Obsidian Architecture is a female-first, Indigenous-owned and operated firm working primarily with First Nations across the Yukon and British Columbia. Edzerza-Bapty leads Obsidian Architecture through a gradual, community-led design approach, creating regionally specific designs that serve the needs of the specific Nations. Edzerza-Bapty prioritizes this "slowed-down" approach to architecture to build trust with the community that her practice is working with. "I ask for different groups of elders, often in gender split, and local Indigenous language speakers, as well as the members that are running the programming in communities. We try to do at least a full-day workshop with youth in the community each time we come in: we’ll run model-building workshops, and design-thinking sessions with iPads, markers, laptops with 3D building files. These youthful contributions to the design process, programming, and final project are valuable. In this participatory approach, we’re thinking about [buildings] in terms of being in place for several generations, of having that longevity and durability. We are investing in ‘generational architecture’ and ‘generational building."

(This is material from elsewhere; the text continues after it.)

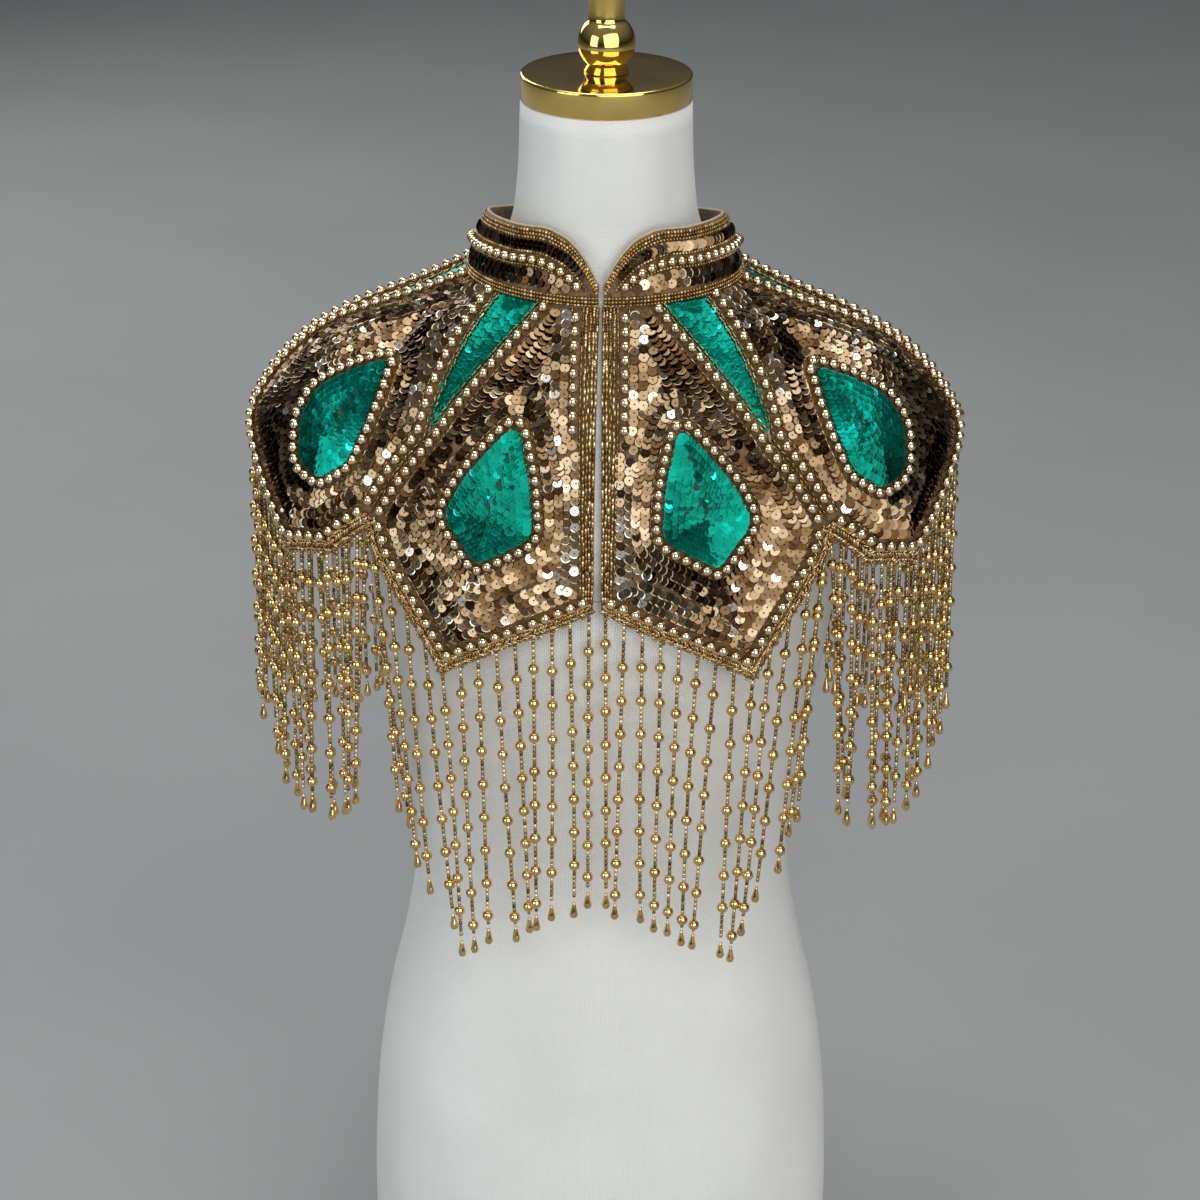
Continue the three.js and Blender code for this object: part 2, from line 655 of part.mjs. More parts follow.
const MIDDLE_COLUMNS = { front: 4, shoulder: 4, back: 7 };
addPair('panel_front', panelGeometry(FRONT, MIDDLE_COLUMNS.front), MATERIAL.sequins);
addPair('panel_shoulder', panelGeometry(SHOULDER, MIDDLE_COLUMNS.shoulder), MATERIAL.sequins);
addPair('panel_shoulder_back', panelGeometry(SHOULDER_BACK, MIDDLE_COLUMNS.shoulder), MATERIAL.sequins);
add('panel_back', panelGeometry(BACK, MIDDLE_COLUMNS.back), MATERIAL.sequins);
add('collar', collarGeometry(), MATERIAL.sequins);

addPair('ray_front', rayGeometry(FRONT_RAY), MATERIAL.emerald);
addPair('ray_shoulder', rayGeometry(SHOULDER_RAY), MATERIAL.emerald);
addPair('ray_back', rayGeometry(BACK_RAY), MATERIAL.emerald);

addPair('drop_front', dropGeometry(FRONT_DROP), MATERIAL.emerald);
addPair('drop_shoulder', dropGeometry(SHOULDER_DROP), MATERIAL.emerald);
addPair('drop_shoulder_back', dropGeometry(SHOULDER_DROP.map(mirrorSide)), MATERIAL.emerald);
add('drop_back', dropGeometry(BACK_DROP), MATERIAL.emerald);

addPair('fringe_front', fringeGeometry(FRONT, FRINGE.front), MATERIAL.fringe);
addPair('fringe_shoulder', fringeGeometry(SHOULDER, FRINGE.shoulder), MATERIAL.fringe);
addPair('fringe_shoulder_back', fringeGeometry(SHOULDER_BACK, FRINGE.shoulderBack), MATERIAL.fringe);
add('fringe_back', fringeGeometry(BACK, FRINGE.back), MATERIAL.fringe);

// the origin is under the middle of the whole part
const extent = new THREE.Box3().setFromObject(part);
part.position.set(0, -(extent.min.y + extent.max.y) / 2, 0);

export default part;
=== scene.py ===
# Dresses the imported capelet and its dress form: linen, polished brass, beaded net, sequins, beads,
# bugles and the long fringe. Sizes are in millimetres until a mesh is made, which is in metres.
#
# The cape surface is the one the CAD part is built on, and has two measures:
#   q  how far round the neck: 0 at centre front, 1 at centre back, past 1 on the other side
#   s  the distance down the cloth from the neckline
# On the table the cape is a half ring, and points there are (x, y) in millimetres. The cape is fuller
# than the half ring in places, so rows of sequins, beads and bugles are set out by distances that are
# measured on the worked cape.

import bpy
import math
import numpy as np
from mathutils import Matrix, Vector


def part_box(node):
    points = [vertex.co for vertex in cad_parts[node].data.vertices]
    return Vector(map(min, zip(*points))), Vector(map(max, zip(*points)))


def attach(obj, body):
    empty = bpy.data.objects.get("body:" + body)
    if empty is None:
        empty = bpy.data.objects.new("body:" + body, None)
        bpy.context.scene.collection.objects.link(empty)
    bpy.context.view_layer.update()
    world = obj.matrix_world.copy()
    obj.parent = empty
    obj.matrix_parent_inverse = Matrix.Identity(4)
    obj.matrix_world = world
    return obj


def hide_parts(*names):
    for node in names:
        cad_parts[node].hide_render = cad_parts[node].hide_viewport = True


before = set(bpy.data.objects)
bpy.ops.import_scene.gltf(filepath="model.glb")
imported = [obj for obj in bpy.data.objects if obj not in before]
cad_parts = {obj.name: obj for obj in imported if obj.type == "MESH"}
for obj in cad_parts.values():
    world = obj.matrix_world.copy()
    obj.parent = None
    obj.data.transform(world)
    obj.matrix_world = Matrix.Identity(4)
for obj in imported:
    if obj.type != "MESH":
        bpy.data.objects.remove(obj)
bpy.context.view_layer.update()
RNG = np.random.default_rng(7)
MM = 0.001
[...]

=== Generational Architecture ===
Edzerza-Bapty's term, 'Generational Architecture' is "a way to consider what it means to design communities and buildings that will be here for our [human] future generations." The approach uses landscapes, ancestry, and languages, to create the potential for indigenous communities to re-establish their presence and re-build their communities.

An example, of Edzerza-Bapty's approach to generational architecture is seen through her innovation in response to BC's accelerating history of wildfires where she had the opportunity to reconsider their approach to working "in a world where natural disasters and environmental changes are becoming more frequent". Bapty and her team developed a strategy to harvest wood charred from the forest fires for construction which were ultimately kiln-dried timber once the burnt portions are removed. This holistic approach to salvaging the wood not only reduced the risk of future fires in the area, but it also accelerates the forest's regeneration acting as a restorative approach to land management. This strategy was put into use for the design of the Nzen’man’ Child and Family Development Centre for the Nlaka’pamux community in the southern interior of BC. The use of the charred timber in combination with the vernacular form of a traditional pit house and Indigenous and passive design strategies results with a significantly reduced carbon footprint, serving as a model of "Generational Architecture".

=== Select projects ===

| Name | Location | Completed | Description | Client | Collaborators |
|---|---|---|---|---|---|
| Kaska Dena: Cultural Centre for Daylu Dena Community | Lower Post, BC | 2016 – under construction | 27,000-square-foot facility that will serve the Kaska Dena Nation by providing recreational, cultural, and administrative spaces. | Kaska Dena Nation | Obsidian Architecture, SMK Architect |
| Nzen’man’ Child and Family Development Centre | Inklucksheen Reserve, BC | 2017 – under construction | Designed to bring all of the Nlaka’pamux community organizations into one building facility. | Nlaka’pamux community | Obsidian Architecture |
| Golden House |  | 2017 |  |  | Indigenous Design Studio |
| Tsawout Nation Bighouse | Central Saanich | 2020–2022 | Serves as a community gathering space and spiritual centre. | Tsawout Nation | Obsidian Architecture, Scott Kemp Architect |

== Advocacy ==
In addition, to Edzerza-Bapty's work as an architect, she is also the initiating co-founder of ReMatriate Collective, an organization dedicated to empowering Indigenous women. The organization began as an Indigenous Wom(y/x)ns visual identity campaign and developed into a collective advocating for Indigenous women. "The Collective believes it is important to enable Indigenous women to control the visual representation of their identities through active participation in the online space" and is composed of a diverse group of female fashion designers, singers, models, architects, artists, and advocates. The formation of the collective was a direct response to the stereotypes and appropriation of Indigenous cultures that have been taking away Indigenous peoples' rights and ability to authentically represent their cultures such as fashion designer DSquared's "DSquaw" collection. Through a collection of online visual arts through social media and a decolonizing movement, ReMatriate intends to move the conversation around Indigenous women in the media to a more positive space by putting Indigenous women in charge of how they are represented and portrayed.

In 2017, Edzerza-Bapty was featured in the book of essays written by indigenous women, NotYourPrincess, which covered topics such as sexual abuse, drug use, discrimination, and silence.

Edzerza-Bapty is also involved in youth mentorship and advocacy for environmental and indigenous rights.